Campaign 2000, an anti-poverty advocacy group, released its annual report card on the state of child and family poverty in Canada last week. The report found that the problem of poverty has, in recent years, become more severe in Canada and, as a countermeasure, calls for a “federal action plan to eradicate child and family poverty in Canada.”
A series of nine recommendations directed towards the federal government were included in the document, which, according to the group, would reduce the child poverty rate in Canada by up to 15 per cent if enacted.
Campaign 2000 suggested that a formal federal action plan for the eradication of poverty should be drawn up “in consultation with provincial and territorial governments, Aboriginal governments and organizations, non-governmental organizations, and people living in poverty,” and ought to be sensitive to the “peculiarities of how Quebec pursues social policy in the Canadian context.”
One of the eight other recommendations put forward by Campaign 2000 calls on the federal government to dial-back universal child tax benefits, and instead divert that money into supporting low-income families.

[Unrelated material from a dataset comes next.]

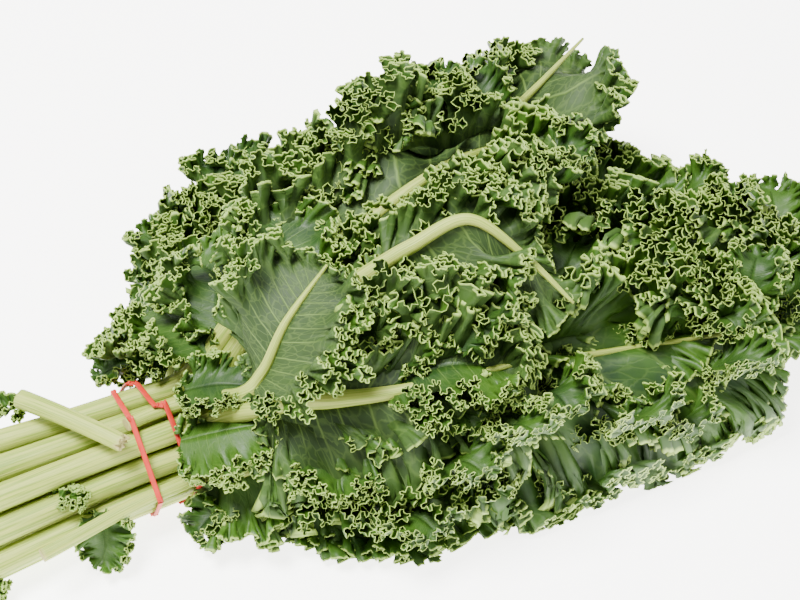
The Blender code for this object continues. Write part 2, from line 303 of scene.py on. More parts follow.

“Families with incomes up to $24,863 receiving the Canadian Child Tax Benefit (CCTB) also receive a supplement called the National Child Benefit Supplement (NCB), and families between $24,865 and $42,707 receive a partial supplement. Our proposal is to bring the value of the full supplement, plus CCTB from $3,485 annually per child to $5,400 per child,” explained Sid Frankel, an associate professor of social work at the University of Manitoba and Campaign 2000 committee member.
Frankel elaborated on the proposal, saying that paying for the increase in the CCTB and NCB supplement would be paid for by combining two methods: diverting $174 from general tax revenues into the supplement increase, and by ending three tax benefits and credits currently supplied to parents.
The list of universal benefits and credits that Campaign 2000 want to see eliminated includes the Child Fitness Benefit, the Child Tax Credit, and the Universal Child Care Benefit.
Campaign 2000 views these benefits as bureaucratically inefficient and ineffective at helping those with the lowest incomes because they often cannot pay original outlay costs.
Frankel argues that the Universal Child Care Benefit, in particular, “has no relationship to child care and is not enough to purchase child care for those living in poverty. It is only inefficiently taxed back from wealthy Canadians because the federal taxation system has become less progressive.”
Improvements to post-secondary and early childhood education funding are also high priorities on Campaign 2000’s list of recommendations. The group advised for a “restoration of the Post-Secondary Student Support Program (PSSSP) to the pre-1992 funding formula,” which would guarantee funding to Aboriginal communities to support all community members who want to pursue post-secondary education.
Additionally, “Federal spending on ECEC [early childhood education and child care] should reach at least one per cent of GDP by the end of ten years,” urged Campaign 2000’s report. “Starting with $1.3 billion in new, earmarked transfer payments to the provinces for publicly managed, non-profit and publicly owned and publicly funded ECEC services.”
Further recommendations call for a national housing strategy (including the expansion of temporary housing investment programs combating homelessness, which expire in 2014), as well as improved access to employment insurance and “restored access to old age security at age 65.”
This year’s report coincided with the 23rd anniversary of the unanimous, all-party House of Commons resolution of Nov. 24, 1989, which declared the federal government’s intent of “eliminating poverty among Canadian children by the year 2000.”
To the contrary, data presented in this year’s report showed that poverty is now worse in Canada than in 1989, with one in seven children living in poverty. The proportion increases to one in four for Aboriginal children.
Frankel explained to the Manitoban that two factors are responsible for this decline: “stagnation in wages at the lower echelons of the labour market, and limitations in spending on social programs in combination with tax cuts and a less progressive taxation system.”
“Many less affluent countries do better through more appropriate social and taxation policy,” he added.
Campaign 2000 is a network of child/family advocacy groups founded in 1991 to raise awareness and build support for achieving the aims set out by the federal government in 1989’s unanimous House of Commons resolution to end child poverty.
Every year, Campaign 2000 puts out a report card which assesses the federal government’s progress toward living up to the aims of the 1989 resolution and makes recommendations regarding how that goal can be reached.